WORK TO DO
Return, word for word, the lines from the line holding "Continue the OpenSCAD" through the line holding "back by relief.". Include both end lines and no others.

ITEMS
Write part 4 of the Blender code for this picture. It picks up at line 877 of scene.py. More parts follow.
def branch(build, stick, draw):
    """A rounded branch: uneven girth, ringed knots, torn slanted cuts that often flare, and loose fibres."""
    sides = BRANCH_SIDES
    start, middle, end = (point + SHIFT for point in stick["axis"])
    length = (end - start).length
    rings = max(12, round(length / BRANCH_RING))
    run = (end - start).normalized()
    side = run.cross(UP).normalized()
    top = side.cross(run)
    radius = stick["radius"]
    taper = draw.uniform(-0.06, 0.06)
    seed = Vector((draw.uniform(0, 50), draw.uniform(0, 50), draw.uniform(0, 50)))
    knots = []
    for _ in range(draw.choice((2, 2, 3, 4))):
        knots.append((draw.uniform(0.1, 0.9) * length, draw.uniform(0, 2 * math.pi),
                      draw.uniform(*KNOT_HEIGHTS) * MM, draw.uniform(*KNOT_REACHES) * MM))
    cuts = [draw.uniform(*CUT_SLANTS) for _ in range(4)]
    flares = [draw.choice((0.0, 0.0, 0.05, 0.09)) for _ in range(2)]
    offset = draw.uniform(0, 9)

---

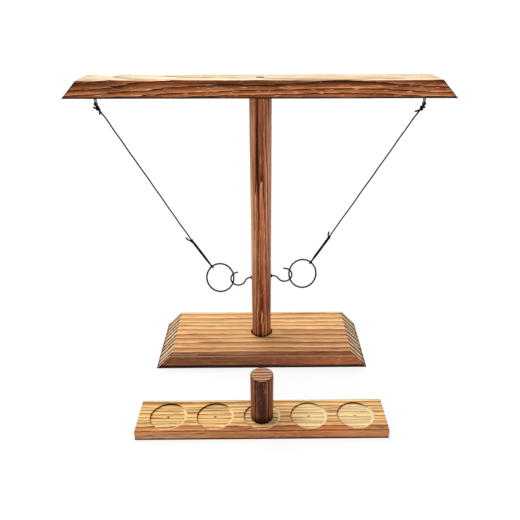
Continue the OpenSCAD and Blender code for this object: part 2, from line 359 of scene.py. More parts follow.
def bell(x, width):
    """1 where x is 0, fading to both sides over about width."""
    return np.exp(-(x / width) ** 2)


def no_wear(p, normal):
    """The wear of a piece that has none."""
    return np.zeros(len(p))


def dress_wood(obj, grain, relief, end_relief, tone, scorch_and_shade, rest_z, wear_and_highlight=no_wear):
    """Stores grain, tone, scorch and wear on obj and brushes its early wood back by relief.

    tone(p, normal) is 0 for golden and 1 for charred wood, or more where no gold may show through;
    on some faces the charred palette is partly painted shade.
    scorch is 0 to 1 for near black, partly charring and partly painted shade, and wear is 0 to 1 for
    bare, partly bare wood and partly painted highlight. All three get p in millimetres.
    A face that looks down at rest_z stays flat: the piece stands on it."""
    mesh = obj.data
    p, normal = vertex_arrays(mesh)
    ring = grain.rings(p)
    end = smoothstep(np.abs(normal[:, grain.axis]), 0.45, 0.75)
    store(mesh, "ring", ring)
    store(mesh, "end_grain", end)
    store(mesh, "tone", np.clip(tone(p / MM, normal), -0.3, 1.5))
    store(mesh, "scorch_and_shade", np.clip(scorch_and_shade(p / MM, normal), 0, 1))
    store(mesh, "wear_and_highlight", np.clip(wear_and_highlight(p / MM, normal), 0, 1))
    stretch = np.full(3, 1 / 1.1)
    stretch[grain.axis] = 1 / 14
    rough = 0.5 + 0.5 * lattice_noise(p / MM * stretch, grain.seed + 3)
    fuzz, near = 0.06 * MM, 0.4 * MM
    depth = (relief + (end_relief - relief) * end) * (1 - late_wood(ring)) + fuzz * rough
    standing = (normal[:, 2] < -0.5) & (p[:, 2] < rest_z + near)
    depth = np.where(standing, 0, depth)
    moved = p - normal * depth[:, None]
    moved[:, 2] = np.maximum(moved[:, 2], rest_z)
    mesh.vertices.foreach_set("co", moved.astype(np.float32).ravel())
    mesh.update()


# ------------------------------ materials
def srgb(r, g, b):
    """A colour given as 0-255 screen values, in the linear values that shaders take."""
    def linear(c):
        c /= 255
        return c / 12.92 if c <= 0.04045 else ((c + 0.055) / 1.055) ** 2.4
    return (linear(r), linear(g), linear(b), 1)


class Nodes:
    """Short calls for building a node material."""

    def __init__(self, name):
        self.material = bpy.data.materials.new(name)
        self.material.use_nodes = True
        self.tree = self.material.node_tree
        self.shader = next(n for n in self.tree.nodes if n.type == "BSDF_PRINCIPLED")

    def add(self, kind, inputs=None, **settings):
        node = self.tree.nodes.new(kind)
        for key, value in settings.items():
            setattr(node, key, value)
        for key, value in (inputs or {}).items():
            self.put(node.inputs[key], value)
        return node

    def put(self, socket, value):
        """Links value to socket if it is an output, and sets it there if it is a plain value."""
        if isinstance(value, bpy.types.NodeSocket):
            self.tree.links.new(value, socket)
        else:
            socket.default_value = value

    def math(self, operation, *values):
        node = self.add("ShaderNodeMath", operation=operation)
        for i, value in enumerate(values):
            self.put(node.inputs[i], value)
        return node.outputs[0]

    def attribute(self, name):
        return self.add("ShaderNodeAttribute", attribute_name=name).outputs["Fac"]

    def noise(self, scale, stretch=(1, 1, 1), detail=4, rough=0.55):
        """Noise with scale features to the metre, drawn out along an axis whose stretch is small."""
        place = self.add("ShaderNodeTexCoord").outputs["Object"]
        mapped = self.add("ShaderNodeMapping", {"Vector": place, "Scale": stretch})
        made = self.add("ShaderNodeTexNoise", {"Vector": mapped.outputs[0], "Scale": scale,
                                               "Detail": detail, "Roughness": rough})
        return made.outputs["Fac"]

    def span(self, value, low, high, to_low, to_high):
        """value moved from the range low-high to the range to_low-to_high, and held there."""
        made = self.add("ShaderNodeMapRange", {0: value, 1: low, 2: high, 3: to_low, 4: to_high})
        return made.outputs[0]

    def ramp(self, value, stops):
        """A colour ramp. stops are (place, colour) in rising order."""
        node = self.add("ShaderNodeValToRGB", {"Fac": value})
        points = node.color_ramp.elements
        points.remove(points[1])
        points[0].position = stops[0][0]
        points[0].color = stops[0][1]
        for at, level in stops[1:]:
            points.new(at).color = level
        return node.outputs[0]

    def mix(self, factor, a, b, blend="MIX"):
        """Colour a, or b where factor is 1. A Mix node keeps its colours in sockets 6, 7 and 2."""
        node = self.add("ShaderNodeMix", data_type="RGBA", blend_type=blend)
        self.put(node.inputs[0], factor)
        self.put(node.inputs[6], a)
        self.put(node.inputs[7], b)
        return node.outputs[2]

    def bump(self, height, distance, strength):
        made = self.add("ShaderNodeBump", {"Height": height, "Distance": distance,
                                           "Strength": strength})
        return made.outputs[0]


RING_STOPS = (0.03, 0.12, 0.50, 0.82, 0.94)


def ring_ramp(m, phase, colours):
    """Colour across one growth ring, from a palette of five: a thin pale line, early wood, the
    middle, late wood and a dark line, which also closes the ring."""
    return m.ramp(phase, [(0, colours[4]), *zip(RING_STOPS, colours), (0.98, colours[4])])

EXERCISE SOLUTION
Continue the OpenSCAD and Blender code for this object: part 2, from line 359 of scene.py. More parts follow.
def bell(x, width):
    """1 where x is 0, fading to both sides over about width."""
    return np.exp(-(x / width) ** 2)


def no_wear(p, normal):
    """The wear of a piece that has none."""
    return np.zeros(len(p))


def dress_wood(obj, grain, relief, end_relief, tone, scorch_and_shade, rest_z, wear_and_highlight=no_wear):
    """Stores grain, tone, scorch and wear on obj and brushes its early wood back by relief.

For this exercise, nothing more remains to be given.